If you ask for distances, they are formed from the group mean scores for the canonical variate dimensions that are printed. If results are printed for the full dimensionality, the distances will be Mahalanobis distances between the groups.

The LRV parameter allows you to save the loadings, latent roots, and their sum (the trace) in an LRV structure, while the SCORES parameter saves the canonical variate means. If you have declared the LRV already, its number of rows must be the same as the number of variates involved in forming the input SSPM. The number of rows of the SCORES matrix, if previously declared, must be equal to the number of groups.

The number of columns of the LRV and of the SCORES matrix corresponds to the number of dimensions to be saved from the analysis, and this must be the same for both of them. If the structures have been declared already, Genstat will take the larger of the numbers of columns declared for either, and declare (or redeclare) the other one to match. If neither has been declared and option SMALLEST retains the default setting no, Genstat takes the number of columns from the setting of the NROOTS option. Otherwise, Genstat saves results for the full set of dimensions. The trace saved as the third component of the LRV structure, however, will contain the sums of all the latent roots, whether or not they have all been saved. Procedure LRVSCREE can be used to produce a "scree" diagram which can be helpful in deciding how many dimensions to save.

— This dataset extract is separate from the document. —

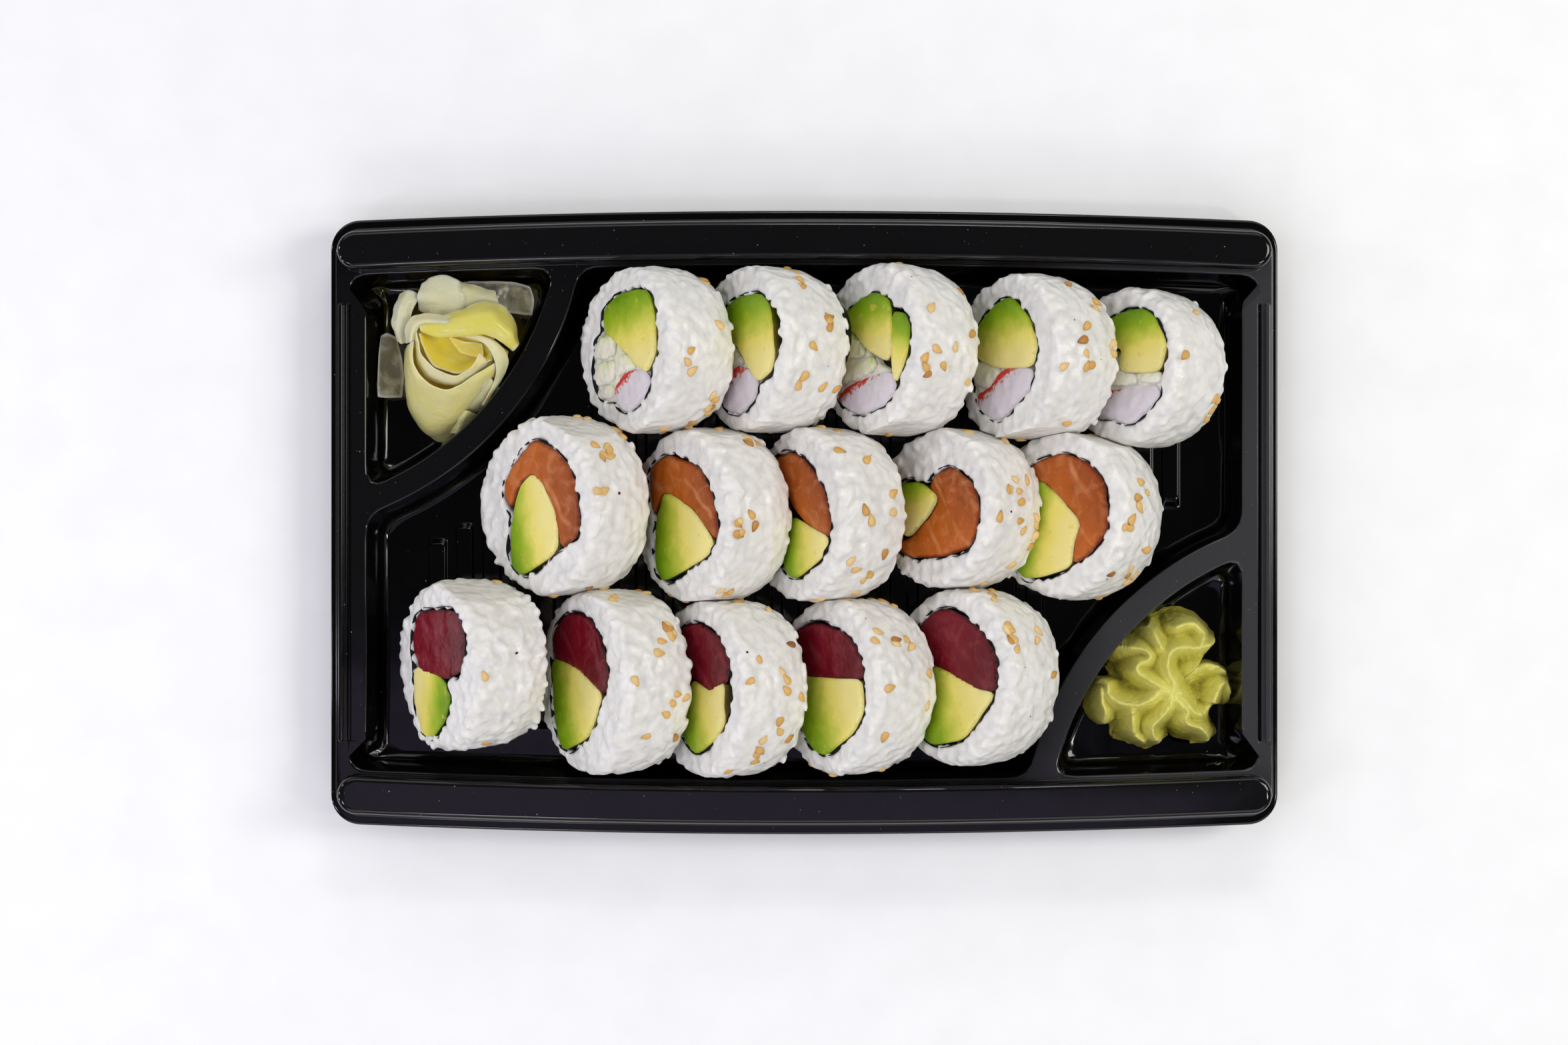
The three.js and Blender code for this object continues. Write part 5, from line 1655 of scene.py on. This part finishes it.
def make_softbox(name, place, size, power, colour):
    """An area light that faces the tray's middle."""
    light = bpy.data.lights.new(name, "AREA")
    light.shape = "RECTANGLE"
    light.size, light.size_y = size[0] * MM, size[1] * MM
    light.energy = power
    light.color = colour
    holder = bpy.data.objects.new(name, light)
    holder.visible_glossy = name not in NOT_MIRRORED
    holder.location = Vector(place) * MM
    holder.rotation_euler = Vector(place).to_track_quat("Z", "Y").to_euler()
    bpy.context.collection.objects.link(holder)


def make_floor():
    points = [(x * FLOOR_HALF, y * FLOOR_HALF, 0) for x, y in ((-1, -1), (1, -1), (1, 1), (-1, 1))]
    floor = new_object("floor", points, [(0, 1, 2, 3)])
    finish = Finish("floor", 0.6, ior=1.5)
    tone = finish.noise(15)
    finish.colour(finish.ramp(tone, (0.3, (0.93, 0.93, 0.92)), (0.7, (0.96, 0.96, 0.95))))
    floor.data.materials.append(finish.material)


# Each softbox: its place, its size, its power and its colour. Three narrow ones make the glints on the left.
SOFTBOXES = {
    "key": ((600, 120, 640), (260, 420), 2.9, (1, 0.985, 0.945)),
    "fill": ((-560, -40, 720), (900, 1100), 3.7, (0.90, 0.895, 1)),
    "front": ((60, -680, 520), (1300, 500), 2.3, (1, 1, 1)),
    "back": ((-60, 700, 520), (1300, 500), 2.0, (1, 1, 1)),
    "left_strip": ((-430, -260, 520), (40, 160), 0.3, (0.85, 0.8, 1)),
    "glint_1": ((-540, -200, 110), (30, 100), 0.2, (0.95, 0.95, 1)),
    "glint_2": ((-540, -60, 160), (30, 100), 0.2, (0.95, 0.95, 1)),
    "glint_3": ((-540, 160, 230), (30, 100), 0.2, (0.95, 0.95, 1)),
    "right_strip": ((400, -150, 580), (40, 160), 0.45, (1, 1, 0.98)),
    "back_strip": ((60, 480, 520), (160, 40), 0.35, (1, 1, 1)),
    "front_strip": ((-150, -480, 520), (90, 40), 0.22, (0.95, 0.93, 1)),
    "violet_panel": ((-30, -220, 700), (460, 250), 0.15, (0.75, 0.6, 1)),
}
NOT_MIRRORED = {"fill"}  # too broad: its reflection would lie over the food like haze


def make_light():
    world = bpy.data.worlds.new("studio")
    world.use_nodes = True
    background = world.node_tree.nodes["Background"]
    background.inputs["Color"].default_value = (0.9, 0.92, 1, 1)
    background.inputs["Strength"].default_value = 0.04
    bpy.context.scene.world = world
    for name, facts in SOFTBOXES.items():
        make_softbox(name, *facts)
    bpy.context.scene.view_settings.view_transform = "Standard"


make_camera()
make_light()
make_floor()
make_tray(black_plastic())
make_rolls()
make_ginger(ginger_flesh())
make_wasabi(wasabi())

The RESIDUALS parameter allows you to save the distances of the means from the dimensions fitted in the analysis in a matrix with number of rows equal to the number of groups and one column. If the latent roots and vectors (loadings) are saved from the analysis, the residuals will correspond to the dimensions not saved; the same applies if you save scores. If neither the LRV nor scores are saved, the saved residuals will correspond to the smallest latent roots not printed.

The DISTANCES parameter allows you to save the inter-group-mean Mahalanobis distances in a symmetric matrix.

 

Reference

Bartlett, M.S. (1938). Further aspects of the theory of multiple regression. Proceedings of the Cambridge Philosophical Society 34, 33-40.